** start **

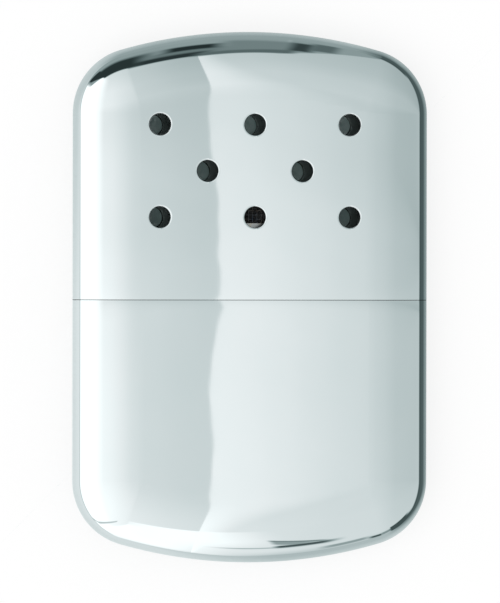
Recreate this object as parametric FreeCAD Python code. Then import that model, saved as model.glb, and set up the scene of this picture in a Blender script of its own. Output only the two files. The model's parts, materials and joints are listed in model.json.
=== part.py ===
"""Catalytic hand warmer: a vented pull-off lid over a fuel tank, with a slip-on burner on its neck.

The warmer lies on its back. X runs across its width, Y along its length with the lid at +Y, and Z
through its thickness. The origin is the middle of the rear face, the flat that it lies on.
Lengths are in millimetres.
"""

import FreeCAD
import Part

import math
import os
from dataclasses import dataclass

Vector = FreeCAD.Vector
ALONG_Y = Vector(0, 1, 0)
ALONG_Z = Vector(0, 0, 1)

# --- Lid and tank: one flat pebble form, parted by the seam -----------------------------------
body_width = 66.7
body_length = 99.0
body_depth = 13.0
end_radius = 88.0  # of the arched ends, seen from the front
edge_run = 11.0  # from the outline to where a face starts to roll over
edge_nose = 4.0  # radius of the edge at its widest
face_corner = 1.3  # corner radius of the flat part of each face
lid_length = 50.0  # from the lid's tip to the seam
sheet = 0.5  # wall of the drawn lid and tank
seam_round = 0.18  # rounding of the two rims that meet at the seam

# --- Vents: rows of three, two and three, in both faces of the lid ----------------------------
vent_diameter = 4.0
vent_column_pitch = 17.8
vent_row_pitch = 8.6
vent_first_row = 17.4  # from the lid's tip
vent_row_counts = (3, 2, 3)
vent_bevel = 0.12  # deburred rim of each vent

# --- Tank collar: the necked-in top that the lid slides over ----------------------------------
collar_height = 6.5  # shoulder above the seam
collar_insert = 5.0  # band soldered into the tank, below the seam
collar_sheet = 0.5
collar_round = 1.0  # shoulder's edge
lid_clearance = 0.12  # between collar and lid, all round
detent_radius = 1.5  # pressed dimples that grip the lid
detent_gap = 0.02
detent_spacing = 34.0

# --- Neck: the filler mouth, which also carries the burner ------------------------------------
neck_width = 27.6
neck_depth = 6.8
neck_height = 5.0  # above the shoulder
neck_sheet = 0.4
neck_flange = 1.0  # soldered rim under the shoulder
neck_rim_round = 0.15
mouth_depth = 4.5  # from the neck's rim down to the wick screen
screen_sheet = 0.3
screen_hole = 1.2
screen_pitch = 2.2
wick_length = 7.5

# --- Fuel packing -----------------------------------------------------------------------------
packing_gap = 0.15  # round the edge of each wad
lower_wad_length = 22.0

# --- Burner: stamped housing round the catalyst -----------------------------------------------
burner_sheet = 0.35
grip_gap = 0.35  # between neck and skirt, bridged by the fingers' dimples
dimple_radius = 0.9
dimple_clearance = 0.03
skirt_lift = 0.4  # skirt's lower edge above the shoulder
ledge_width = 1.0  # inward step that sits on the neck's rim
band_height = 1.6  # above the ledge, round the floor screen and the housing's foot
slit_width = 0.5
slit_length = 3.4
finger_width = 5.4
finger_count = 3  # on each long side
housing_height = 8.8
window_count = 3
window_width = 7.0
window_height = 5.6
window_corner = 1.0
window_rib = 1.2
window_sill = 0.8  # from the band's top to the windows
cloth_thickness = 0.3
cloth_hole = 1.1
cloth_pitch = 1.6
pad_thickness = 1.0
mat_gap = 0.1
cap_lip = 1.5
cap_hole = 1.6
cap_hole_pitch = 2.8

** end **

_Challenge_. Pull every line containing the word "FreeCAD" out of the material and copy it.

_Exercise output_.
Recreate this object as parametric FreeCAD Python code. Then import that model, saved as model.glb, and set up the scene of this picture in a Blender script of its own. Output only the two files. The model's parts, materials and joints are listed in model.json.
import FreeCAD
Vector = FreeCAD.Vector